THE CHURCH OF ENGLAND IS EXEMPT FROM PAYING TAX UNDER THE CHARITIES ACT 2006. IT IS THE BIGGEST UK CHARITY BY FAR WITH AN INCOME THREE TIMES THAT OF OXFAM. IN ADDITION IT CAN CLAIM BACK 25% IN BEQUESTS AND GIFT AID DONATIONS.
While tax evasion is illegal, tax avoidance to benefit an individual or an organisation is lawful, it relies on effective accountancy to ensure a favourable assessment. A centralised financial system allows the church to operate as a complex set of charities with each diocese registered as a charity in its own right. This provides entitlement for full tax relief while taking full advantage of all the public services providing a pretence of accountability while exerting assumed authority. Fudging the closing-to-opening balances from one year to the next and delaying publication of adjusted accounts is considered creative accounting. The Charity Commission for England and Wales continues to allow the Church of England to audit its own accounts due to “lack of staff” at the Charity Commission, not an advantage extended to most of us.
A centralised model of management and oversight diminishes the partnership relationship with parishes while ensuring financial control.
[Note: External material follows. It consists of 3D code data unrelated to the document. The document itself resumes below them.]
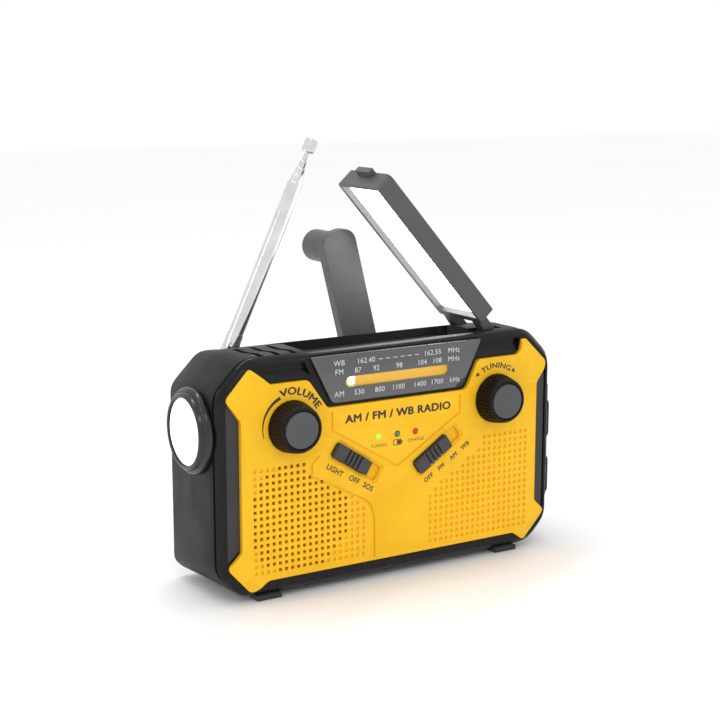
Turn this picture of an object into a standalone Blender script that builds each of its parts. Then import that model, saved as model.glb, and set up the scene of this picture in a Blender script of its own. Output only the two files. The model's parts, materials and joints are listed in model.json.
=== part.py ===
"""Emergency radio: hand crank, lamp lid with a solar panel, side flashlight, telescopic antenna.

The constants are in millimetres, and every mesh is turned to metres as it is made. The design frame has
X across the front from its middle, Y from the face of the yellow panel towards the back, and Z up from the
floor. The frame object moves all of it so that the origin is at the bottom centre of the whole object's box.
"""

import math

import bmesh
import bpy
from mathutils import Matrix, Vector

MM = 0.001
GAP = 0.3

# Case
HALF_WIDTH = 77.0
CASE_BOTTOM = 2.2
CASE_TOP = 92.4
CORNER_ROUND = 11.0
UPPER_SLOPE = 156.9
LOWER_SLOPE = 64.5
FRAME_FRONT = 1.4
FRAME_SIDE = 4.2
FRAME_BACK = 5.2
SIDE_POCKET_FLOOR = 3.4
GROOVE_DEPTH = 1.0
SHELL_FRONT = 5.5
SHELL_CREASE = 23.0
SHELL_TAPER_END = 43.5
SHELL_BACK = 46.0
TAPER_INSET = 3.4
BOTTOM_TAPER = 0.8
WALL = 2.2
BACK_WALL_INSIDE = 43.8

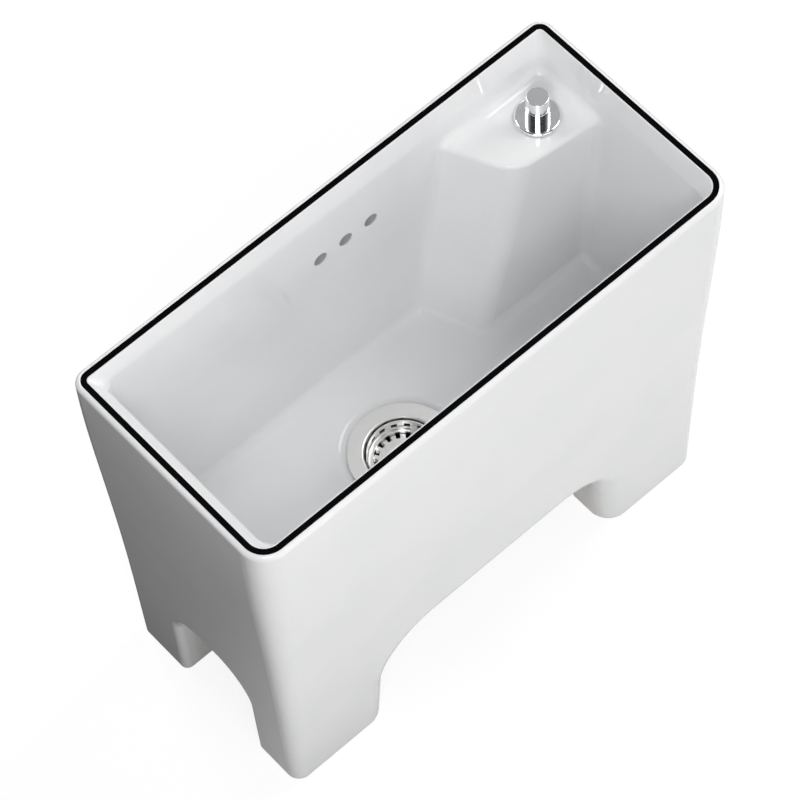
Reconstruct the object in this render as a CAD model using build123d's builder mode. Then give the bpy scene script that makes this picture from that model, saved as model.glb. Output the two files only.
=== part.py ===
"""Floor-standing ceramic mop sink with a basket drain worked by a push button.

The sink is one glazed casting: a deep tapered basin over four hollow feet, with a corner ledge
that carries the button, a cast overflow duct in the back wall and a well round the drain.
The frame has +X along the long side, +Y towards the room's wall and +Z up, with its origin on the
floor under the middle of the rim. All sizes are millimetres.
"""

import os
from math import hypot

from build123d import *

os.makedirs("parts", exist_ok=True)

# Casting: outside
rim_length = 570.0
rim_width = 260.0
body_height = 500.0
shoulder_drop = 60.0
shoulder_inset_end = 1.2
shoulder_inset_side = 0.8
waist_height = 300.0
waist_inset_end = 8.4
waist_inset_side = 6.0
hip_height = 190.0
hip_inset_end = 13.8
hip_inset_side = 9.9
foot_inset_end = 20.0
foot_inset_side = 14.3
rim_corner_front = 28.0
rim_corner_back = 16.0
waist_corner_front = 23.0
waist_corner_back = 13.0
hip_corner_front = 19.0
hip_corner_back = 11.0
foot_corner_front = 14.0
foot_corner_back = 8.0
rim_round = 5.0

# Casting: dark glaze line on the rim
glaze_inset = 5.0
glaze_width = 5.7
glaze_height = 0.8
glaze_round = 0.5

# Casting: inside of the basin
floor_z = 203.0
floor_thickness = 11.0
opening_margin = 1.2
lip_depth = 23.5
lip_tilt_drop = 13.0
lip_inset_left = 13.0
lip_inset_right = 4.0
lip_inset_side = 5.0
lip_round = 16.0
lip_corner_front = 18.0
lip_corner_back = 12.0
opening_round = 1.0
floor_inset_left = 27.0
floor_inset_right = 23.0
floor_inset_side = 21.0
basin_corner_front = 20.0
basin_corner_back = 16.0
floor_round = 9.5

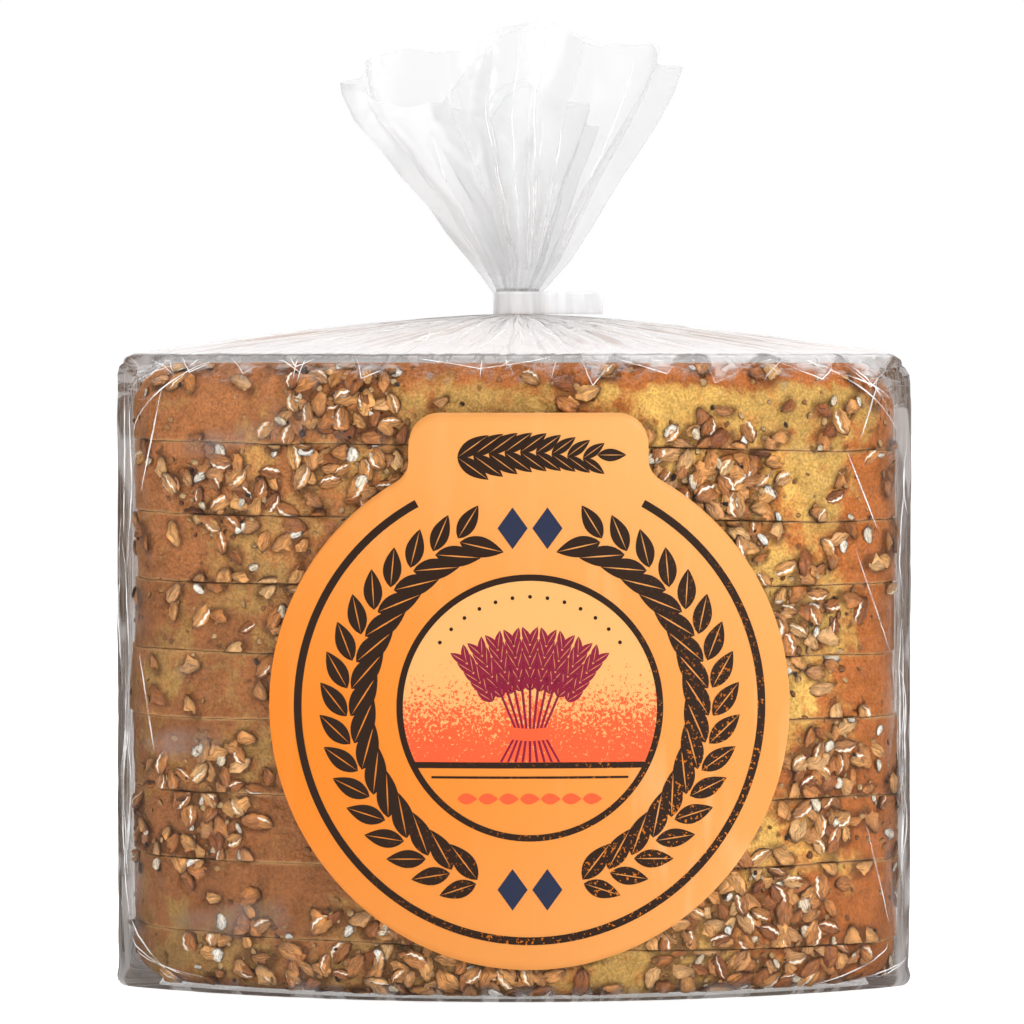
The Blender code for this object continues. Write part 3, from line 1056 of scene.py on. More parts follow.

Buildings become collective assets with financial outgoings reduced.
- Churches are denuded of the capital asset, the building is no longer theirs, while the maintenance liability remains.
- The local congregation’s responsibility to be self-funded as costs escalate, ensures that congregations cannot maintain their independence and accountability.
- Centralised accounting prevents local congregations from holding sufficient reserves to buffer unforeseen expenses in a responsible manner.
- Beneficiaries and windfalls granted to local congregations, are payable centrally further reducing available resources.
It is not money which is the root of all evil but the love of money, the need for more. Money is the energy of life, when shared it is multiplied, when hoarded it impoverishes the soul and makes the rich poor. The Church of England may be wealthy but we must ask why the churches are empty.